- **Given exercise**: Copy each line exactly. Leave nothing out.

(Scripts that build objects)

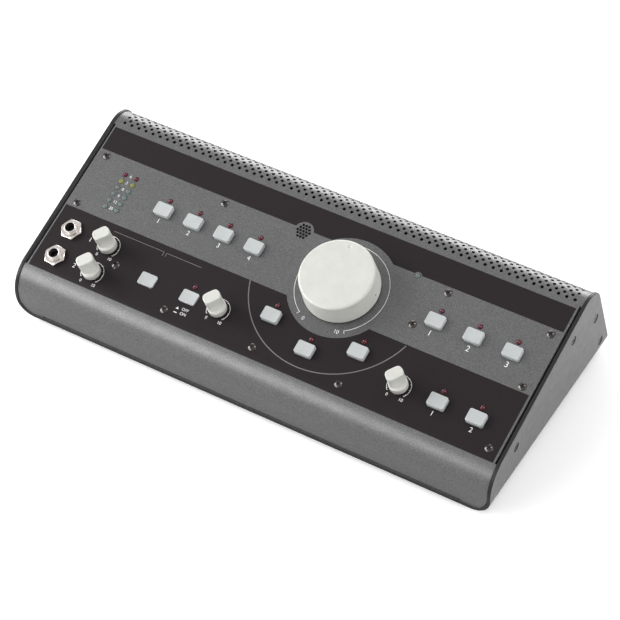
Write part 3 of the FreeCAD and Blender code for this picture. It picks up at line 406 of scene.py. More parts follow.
def sheet(shape, filled, thickness=0.0, surface=bend, height=0.0, finish=0, ease=0.0, rim=0):
    """Lay a filled outline on a surface. With a thickness it also gets a back, and walls in the
    finish `rim`, whose edges are rounded off by `ease`."""
    points, faces = filled
    laid = [surface(x, y, height) for x, y in points]
    front = [Vector(point) for point, _ in laid]
    up = [Vector(normal) for _, normal in laid]
    back = [Vector(surface(x, y, height - thickness)[0]) for x, y in points]
    edges = rim_edges(faces, front, up)
    outward = {}
    for corners, away in edges.items():
        for corner in corners:
            outward.setdefault(corner, []).append(away)
    inset = [Vector() for _ in points]
    for corner, ways in outward.items():
        total = sum(ways, Vector())
        inset[corner] = total * ease * len(ways) / max(total.length_squared, 0.5)
    face_points = [point - shift for point, shift in zip(front, inset)]
    shape.add(face_points, faces, finish, [[tuple(up[corner]) for corner in face] for face in faces])
    if not thickness:
        return shape
    back_points = [point - shift for point, shift in zip(back, inset)]
    shape.add(back_points, [face[::-1] for face in faces], finish,
              [[tuple(-up[corner]) for corner in face[::-1]] for face in faces])

    def softened(corner, away):
        near = [other for other in outward[corner] if other.angle(away, 0) < radians(40)]
        return sum(near, Vector()).normalized()

    for (a, b), away in edges.items():
        sides = softened(a, away), softened(b, away)
        levels = [(front[a] - up[a] * ease, front[b] - up[b] * ease, *sides),
                  (back[a] + up[a] * ease, back[b] + up[b] * ease, *sides)]
        if ease:
            levels.insert(0, (face_points[a], face_points[b], up[a], up[b]))
            levels.append((back_points[a], back_points[b], -up[a], -up[b]))
        for upper, lower in zip(levels, levels[1:]):
            corners = [upper[0], lower[0], lower[1], upper[1]]
            normals = [tuple(normal) for normal in (upper[2], lower[2], lower[3], upper[3])]
            shape.add(corners, [[0, 1, 2, 3]], rim, [normals])
    return shape


# -------- materials


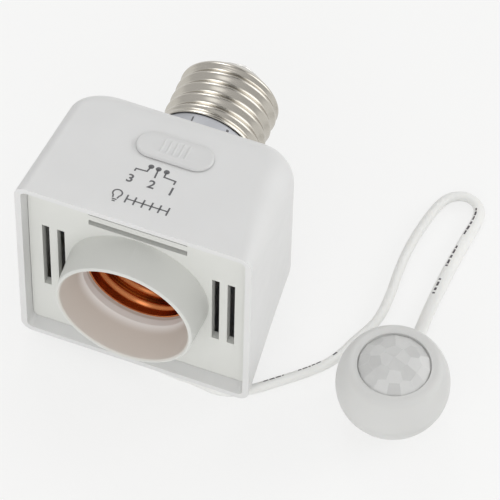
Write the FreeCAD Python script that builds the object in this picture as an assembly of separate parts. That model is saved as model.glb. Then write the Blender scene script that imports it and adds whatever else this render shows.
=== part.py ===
"""Lamp holder with a motion sensor on a cord: screw cap at the back, lamp socket in front, timer knob on top.

The frame: X to the right, Y from the lamp's side to the cap, Z up, with the table at Z = 0. Sizes are in mm.
"""
import FreeCAD
import Part
import math
import os
from FreeCAD import Vector

# Cord, which also carries the front edge of the housing
CORD_DIAMETER = 2.8

# Housing: a wedge that is square in front and lower at the back
FRONT_WIDTH = 60.2
FRONT_HEIGHT = 59.2
REAR_WIDTH = 56.8
REAR_HEIGHT = 46.2
DEPTH = 41.0
WALL = 1.6
REAR_WALL = 1.8
LONG_EDGE_RADIUS = 3.1
REAR_EDGE_RADIUS = 8.2
REAR_CORNER_RADIUS = 10.6
LEAST_RADIUS = 0.5

# Front cover, set back behind the housing's lip
COVER_RECESS = 3.4
COVER_THICKNESS = 2.0
COVER_CLEARANCE = 0.12
SKIRT_THICKNESS = 1.3
SKIRT_DEPTH = 7.0
SNAP_HEIGHT = 0.5
SNAP_LENGTH = 9.0
SNAP_CLEARANCE = 0.1

# Collar round the lamp's neck
COLLAR_LENGTH = 6.7
COLLAR_MOUTH_RADIUS = 16.6
COLLAR_RIM = 1.05
COLLAR_BASE_RADIUS = 18.3
COLLAR_CONE_END = 2.0

# Vents
VENT_WIDTH = 1.9
VENT_HEIGHT = 24.5
VENT_PITCH = 3.95
VENT_INNER_X = 19.95
TOP_VENT_LENGTH = 25.2
TOP_VENT_GAP = 0.35
TOP_VENT_PITCH = 3.8

# Lamp socket
SOCKET_SHELL_RADIUS = 13.35
SOCKET_SHELL_THICKNESS = 0.5
SOCKET_FRONT = 4.7
SOCKET_BODY_WALL = 1.3
SOCKET_END_LENGTH = 5.4
SOCKET_STEP = 1.0
SOCKET_FLOOR = 3.5
LEAD_SPACE = 7.7
LUG_WIDTH = 6.4
LUG_THICKNESS = 2.0
LUG_Y = 9.6
POST_RADIUS = 2.5
POST_OFFSET = 14.9
SCREW_RADIUS = 1.0
SCREW_HEAD_RADIUS = 1.9
SCREW_HEAD_HEIGHT = 1.3
CONTACT_WIDTH = 6.0
CONTACT_THICKNESS = 0.6
CONTACT_RISE = 4.6
CONTACT_REACH = 8.6
RIVET_RADIUS = 1.3

# Screw cap and its neck
CAP_RADIUS = 13.1
CAP_THICKNESS = 0.4
NECK_LENGTH = 7.0
CAP_THREAD_LENGTH = 16.0
CAP_SHOULDER = ((0.0, 0.0), (0.9, 0.2), (1.7, 0.9))
CAP_END_LENGTH = 5.0
CAP_END_RADIUS = 8.2
CAP_SPIGOT = 6.0
NECK_BORE = 10.2
NECK_FLANGE_RADIUS = 15.5
NECK_FLANGE = 1.8
INSULATOR_HEIGHT = 3.0
INSULATOR_RIM = 0.8
CONTACT_BUTTON_RADIUS = 3.6
CONTACT_BUTTON_HEIGHT = 1.1

# Timer switch on the sloping top
KNOB_X = 0.6
KNOB_FROM_BACK = 15.0
KNOB_LENGTH = 21.4
KNOB_WIDTH = 9.2
KNOB_HEIGHT = 1.7
KNOB_GAP = 0.15
KNOB_DISH_DEPTH = 0.7
KNOB_DISH_LENGTH = 17.6
KNOB_DISH_WIDTH = 6.4
RIB_COUNT = 5
RIB_PITCH = 2.3
RIB_WIDTH = 0.8
RIB_HEIGHT = 0.6
STEM_LENGTH = 5.0
STEM_WIDTH = 3.4
STEM_DEPTH = 2.1
STEM_CLEARANCE = 0.35
SWITCH_STEP = 2.3
SWITCH_STEPS = 2
LEVER_LENGTH = 2.0
LEVER_WIDTH = 1.4
SWITCH_BOSS_RADIUS = 2.2
SWITCH_BOSS_HEIGHT = 1.2
SWITCH_PLATE = 0.8
SWITCH_BODY_LENGTH = 12.6
SWITCH_BODY_WIDTH = 6.0
SWITCH_BODY_HEIGHT = 3.2
SWITCH_SCREW_X = 11.5

# Circuit board behind the socket
BOARD_STANDOFF = 2.9
BOARD_THICKNESS = 1.6
BOARD_WIDTH = 48.6
BOARD_HEIGHT = 34.6
BOARD_HOLE_RADIUS = 4.0
BOARD_SCREW_X = 21.5
BOARD_SCREW_Z = 14.2
BOARD_BOSS_RADIUS = 2.4
RELAY_SIZE = (8.2, 13.0, 17.6)
FILM_SIZE = (8.2, 9.5, 10.2)
ELCO_RADIUS = 4.1
ELCO_LENGTH = 12.5
FUSE_RADIUS = 1.8
FUSE_LENGTH = 13.0
FUSE_CAP = 3.0
CHIP_SIZE = (4.4, 1.7, 9.6)
PLUG_SIZE = (6.0, 5.0, 4.4)
LEAD_RADIUS = 0.8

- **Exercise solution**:
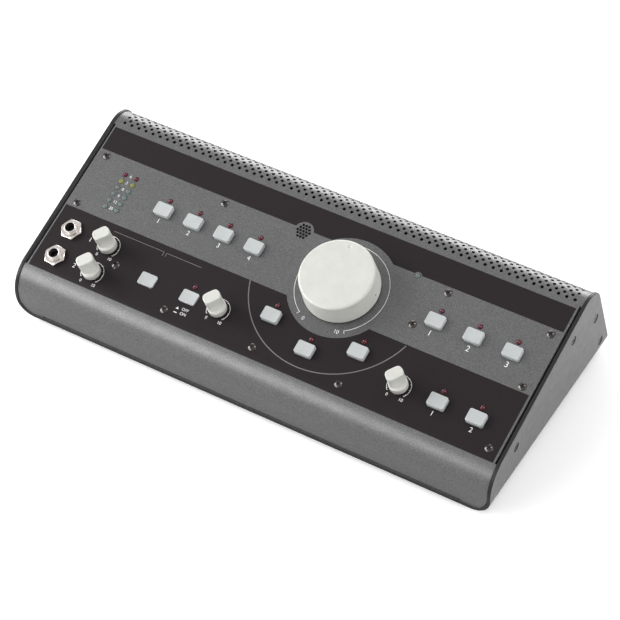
Write part 3 of the FreeCAD and Blender code for this picture. It picks up at line 406 of scene.py. More parts follow.
def sheet(shape, filled, thickness=0.0, surface=bend, height=0.0, finish=0, ease=0.0, rim=0):
    """Lay a filled outline on a surface. With a thickness it also gets a back, and walls in the
    finish `rim`, whose edges are rounded off by `ease`."""
    points, faces = filled
    laid = [surface(x, y, height) for x, y in points]
    front = [Vector(point) for point, _ in laid]
    up = [Vector(normal) for _, normal in laid]
    back = [Vector(surface(x, y, height - thickness)[0]) for x, y in points]
    edges = rim_edges(faces, front, up)
    outward = {}
    for corners, away in edges.items():
        for corner in corners:
            outward.setdefault(corner, []).append(away)
    inset = [Vector() for _ in points]
    for corner, ways in outward.items():
        total = sum(ways, Vector())
        inset[corner] = total * ease * len(ways) / max(total.length_squared, 0.5)
    face_points = [point - shift for point, shift in zip(front, inset)]
    shape.add(face_points, faces, finish, [[tuple(up[corner]) for corner in face] for face in faces])
    if not thickness:
        return shape
    back_points = [point - shift for point, shift in zip(back, inset)]
    shape.add(back_points, [face[::-1] for face in faces], finish,
              [[tuple(-up[corner]) for corner in face[::-1]] for face in faces])

    def softened(corner, away):
        near = [other for other in outward[corner] if other.angle(away, 0) < radians(40)]
        return sum(near, Vector()).normalized()

    for (a, b), away in edges.items():
        sides = softened(a, away), softened(b, away)
        levels = [(front[a] - up[a] * ease, front[b] - up[b] * ease, *sides),
                  (back[a] + up[a] * ease, back[b] + up[b] * ease, *sides)]
        if ease:
            levels.insert(0, (face_points[a], face_points[b], up[a], up[b]))
            levels.append((back_points[a], back_points[b], -up[a], -up[b]))
        for upper, lower in zip(levels, levels[1:]):
            corners = [upper[0], lower[0], lower[1], upper[1]]
            normals = [tuple(normal) for normal in (upper[2], lower[2], lower[3], upper[3])]
            shape.add(corners, [[0, 1, 2, 3]], rim, [normals])
    return shape


# -------- materials


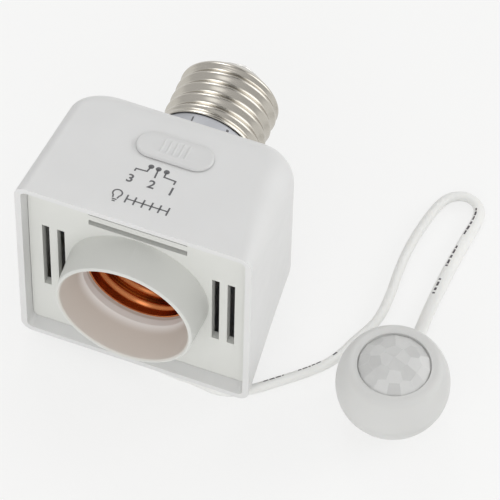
Write the FreeCAD Python script that builds the object in this picture as an assembly of separate parts. That model is saved as model.glb. Then write the Blender scene script that imports it and adds whatever else this render shows.
=== part.py ===
"""Lamp holder with a motion sensor on a cord: screw cap at the back, lamp socket in front, timer knob on top.

The frame: X to the right, Y from the lamp's side to the cap, Z up, with the table at Z = 0. Sizes are in mm.
"""
import FreeCAD
import Part
import math
import os
from FreeCAD import Vector

# Cord, which also carries the front edge of the housing
CORD_DIAMETER = 2.8

# Housing: a wedge that is square in front and lower at the back
FRONT_WIDTH = 60.2
FRONT_HEIGHT = 59.2
REAR_WIDTH = 56.8
REAR_HEIGHT = 46.2
DEPTH = 41.0
WALL = 1.6
REAR_WALL = 1.8
LONG_EDGE_RADIUS = 3.1
REAR_EDGE_RADIUS = 8.2
REAR_CORNER_RADIUS = 10.6
LEAST_RADIUS = 0.5

# Front cover, set back behind the housing's lip
COVER_RECESS = 3.4
COVER_THICKNESS = 2.0
COVER_CLEARANCE = 0.12
SKIRT_THICKNESS = 1.3
SKIRT_DEPTH = 7.0
SNAP_HEIGHT = 0.5
SNAP_LENGTH = 9.0
SNAP_CLEARANCE = 0.1

# Collar round the lamp's neck
COLLAR_LENGTH = 6.7
COLLAR_MOUTH_RADIUS = 16.6
COLLAR_RIM = 1.05
COLLAR_BASE_RADIUS = 18.3
COLLAR_CONE_END = 2.0

# Vents
VENT_WIDTH = 1.9
VENT_HEIGHT = 24.5
VENT_PITCH = 3.95
VENT_INNER_X = 19.95
TOP_VENT_LENGTH = 25.2
TOP_VENT_GAP = 0.35
TOP_VENT_PITCH = 3.8

# Lamp socket
SOCKET_SHELL_RADIUS = 13.35
SOCKET_SHELL_THICKNESS = 0.5
SOCKET_FRONT = 4.7
SOCKET_BODY_WALL = 1.3
SOCKET_END_LENGTH = 5.4
SOCKET_STEP = 1.0
SOCKET_FLOOR = 3.5
LEAD_SPACE = 7.7
LUG_WIDTH = 6.4
LUG_THICKNESS = 2.0
LUG_Y = 9.6
POST_RADIUS = 2.5
POST_OFFSET = 14.9
SCREW_RADIUS = 1.0
SCREW_HEAD_RADIUS = 1.9
SCREW_HEAD_HEIGHT = 1.3
CONTACT_WIDTH = 6.0
CONTACT_THICKNESS = 0.6
CONTACT_RISE = 4.6
CONTACT_REACH = 8.6
RIVET_RADIUS = 1.3

# Screw cap and its neck
CAP_RADIUS = 13.1
CAP_THICKNESS = 0.4
NECK_LENGTH = 7.0
CAP_THREAD_LENGTH = 16.0
CAP_SHOULDER = ((0.0, 0.0), (0.9, 0.2), (1.7, 0.9))
CAP_END_LENGTH = 5.0
CAP_END_RADIUS = 8.2
CAP_SPIGOT = 6.0
NECK_BORE = 10.2
NECK_FLANGE_RADIUS = 15.5
NECK_FLANGE = 1.8
INSULATOR_HEIGHT = 3.0
INSULATOR_RIM = 0.8
CONTACT_BUTTON_RADIUS = 3.6
CONTACT_BUTTON_HEIGHT = 1.1

# Timer switch on the sloping top
KNOB_X = 0.6
KNOB_FROM_BACK = 15.0
KNOB_LENGTH = 21.4
KNOB_WIDTH = 9.2
KNOB_HEIGHT = 1.7
KNOB_GAP = 0.15
KNOB_DISH_DEPTH = 0.7
KNOB_DISH_LENGTH = 17.6
KNOB_DISH_WIDTH = 6.4
RIB_COUNT = 5
RIB_PITCH = 2.3
RIB_WIDTH = 0.8
RIB_HEIGHT = 0.6
STEM_LENGTH = 5.0
STEM_WIDTH = 3.4
STEM_DEPTH = 2.1
STEM_CLEARANCE = 0.35
SWITCH_STEP = 2.3
SWITCH_STEPS = 2
LEVER_LENGTH = 2.0
LEVER_WIDTH = 1.4
SWITCH_BOSS_RADIUS = 2.2
SWITCH_BOSS_HEIGHT = 1.2
SWITCH_PLATE = 0.8
SWITCH_BODY_LENGTH = 12.6
SWITCH_BODY_WIDTH = 6.0
SWITCH_BODY_HEIGHT = 3.2
SWITCH_SCREW_X = 11.5

# Circuit board behind the socket
BOARD_STANDOFF = 2.9
BOARD_THICKNESS = 1.6
BOARD_WIDTH = 48.6
BOARD_HEIGHT = 34.6
BOARD_HOLE_RADIUS = 4.0
BOARD_SCREW_X = 21.5
BOARD_SCREW_Z = 14.2
BOARD_BOSS_RADIUS = 2.4
RELAY_SIZE = (8.2, 13.0, 17.6)
FILM_SIZE = (8.2, 9.5, 10.2)
ELCO_RADIUS = 4.1
ELCO_LENGTH = 12.5
FUSE_RADIUS = 1.8
FUSE_LENGTH = 13.0
FUSE_CAP = 3.0
CHIP_SIZE = (4.4, 1.7, 9.6)
PLUG_SIZE = (6.0, 5.0, 4.4)
LEAD_RADIUS = 0.8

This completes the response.